Wednesday, August 17, 2005

[157.1] SEEKING LIFE BEYOND OUR PADDED CELLS

"Our technological civilization has cushioned life on all sides, yet more than ever before, people helplessly succumb to the blows of life. This is very simply because a merely technological culture cannot give any help in the face of life’s eternal tragedy; here only an inward foundation can help. Externalized as they are, too many people today have no ideas, no strength, nothing that might enable them to master their restlessness and dividedness. They do not know what to make of trials, obstacles, or suffering—how to make something constructive of them—and perceive them only as things that oppress and irritate them and interfere with life."

Friedrich Wilhelm Foerster (courtesy of The Daily Dig)
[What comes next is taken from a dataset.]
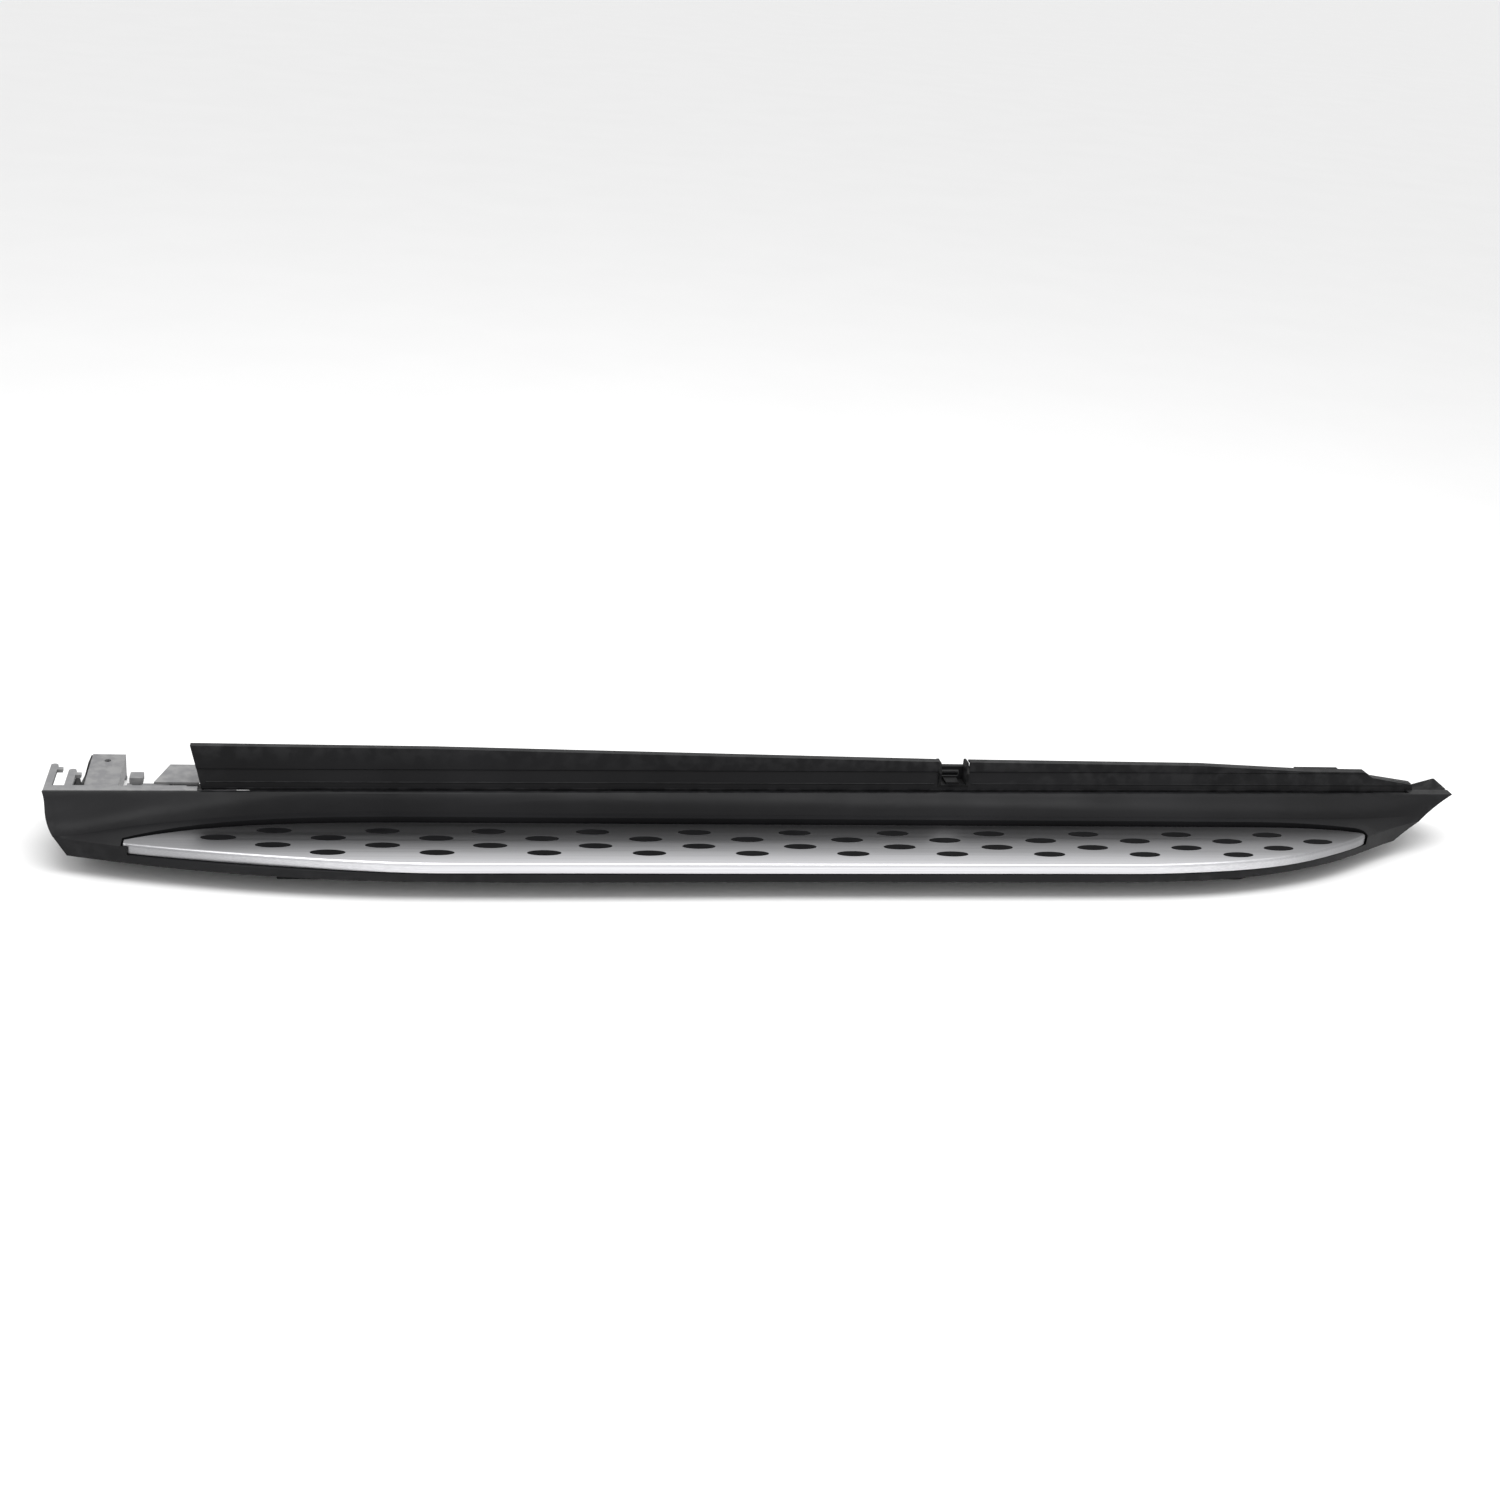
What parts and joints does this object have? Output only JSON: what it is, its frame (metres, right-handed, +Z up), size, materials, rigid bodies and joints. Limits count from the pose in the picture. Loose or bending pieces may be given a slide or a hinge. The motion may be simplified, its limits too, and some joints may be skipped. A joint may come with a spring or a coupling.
{
  "type": "running board",
  "caption": "Sill-mounted running board: black moulded step body and tall panel, tapered aluminium tread with oval rubber studs, and an inner carrier with bolt slots and end arms.",
  "frame": {"origin": "middle of the underside, on the surface that the board stands on", "axes": "+X towards the rear of the car along the board, -Y outboard, +Z up"},
  "size_m": [1.996, 0.3649, 0.137],
  "materials": {
    "skin_plastic": "fine moulded grain, black, satin",
    "carrier_plastic": "black glass-filled moulding, semi-matt",
    "inner_plastic": "grey unpainted moulding, rough",
    "tread_aluminium": "brushed along the length, satin anodised",
    "stud_rubber": "matt black",
    "bracket_steel": "black electrocoat",
    "beam_aluminium": "mill finish",
    "zinc_steel": "zinc plated"
  },
  "bodies": {
    "root": {"step_body": "skin_plastic", "sill_panel": "skin_plastic", "tread_plate": "tread_aluminium", "tread_mat": "stud_rubber", "tread_nuts": "zinc_steel", "panel_screws": "zinc_steel", "notch_clip": "carrier_plastic", "carrier": "carrier_plastic", "bracket_bolts": "zinc_steel", "bracket_nuts": "zinc_steel", "support_beam": "beam_aluminium", "beam_plugs": "carrier_plastic", "bottom_cover": "carrier_plastic", "cover_screws": "zinc_steel", "front_end_support": "inner_plastic", "rear_end_support": "carrier_plastic", "front_arm": "inner_plastic", "rear_arm": "carrier_plastic", "rear_arch_plate": "carrier_plastic", "front_arch_plate": "carrier_plastic", "mount_bracket_1": "bracket_steel", "mount_bracket_2": "bracket_steel", "mount_bracket_3": "bracket_steel", "mount_bracket_4": "bracket_steel", "mount_bracket_5": "bracket_steel"}
  },
  "joints": []
}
Foerster was an eminent German astronomer, Christian philosopher and pacifist (1869 - 1966). His work was ostracized and banned during the Nazi era. The agony of which he wrote was not just others', but his. And bizarre though it may seem, his is precisely the quotation that came to mind for me during the denouement of the latest Channel 4 Big Brother 'reality' series.

Yup, I know, 'enlightened' people are supposed to sneer at BB, or at least recoil in horror at the cruel, facile and venal nature of it all. It can indeed be sad, depressing, boring and annoying, as well as exhilerating and astonishing. It connects with the emotional lives of a huge number of people, and to understand nothing about why this may be is simply to choose one kind of padded cell over another.

Besides, people-watching is endlessly fascinating and illuminating. And as Germaine Greer famously commented, the point about the show isn't that it's "the end of civilization", but that it is civilization -- or a sizeable chunk of it.

In which case, you can't help noticing that the kind of reflectiveness and interiority that helps people to know themselves in relation to others, and as part of a larger pattern, is substantially absent. Not just in the BB house, but in our culture... perhaps even in ourselves, if we are courageous enough to consider it. (Much easier to condemn the BB housemates as 'vacuous', huh?)

On the positive side, even in this televised human jungle people can still recognise innate decency (Eugene) in the face of someone deemed 'criminally uncool' by the lifestyle police. On the negative side, there is no identifiable basis for forming community, little to sustain the see-saw of feelings or the bottomless quest for 'recognition', no way out of the hall of mirrors. Welcome to modern western culture, 2005.

But is the average church much better? More 'worthy', perhaps. Rooted in a (contested) tradition, for sure -- though not one that is much understood or explored, in many cases. Less frank about its own reservoir of darkness, pain, pride and passion, almost certainly...

And more of a zone of prayer? I wonder. Not prayer as in the superficial attempt to wrestle favour or meaning from a tribal god; but prayer as in "living life as gifted", abandoning the struggle for manipulation that finds its apotheosis in technological mediation and its nadir in the debasement of ourselves and fellow human beings.

For as Rowan Williams has suggested, prayer is the antithesis of grasping. It is a radical reordering which does not depend on performance, status, success or failure. And in that sense it addresses precisely the restlessness and dividedness which Foerster sees eating away at us, personally and collectively.

RW: "What a lot of the literature talks about is a sort of gathering in of awareness into yourself, which sounds a strange way of putting it but it simply means our thoughts and fantasies are usually all over the place and running off after this, that and the other, and part of the process that is going on is the sort of steady and quiet drawing in and settling of all these tentacles that are wriggling out to lay hold of the world - you gather them back in and that's a gathering into the heart which the Orthodox writers talk about, and what Western writers mean by the simplification of the heart in prayer. By this we simply become what we are and just sit there being a creature in the hand of God."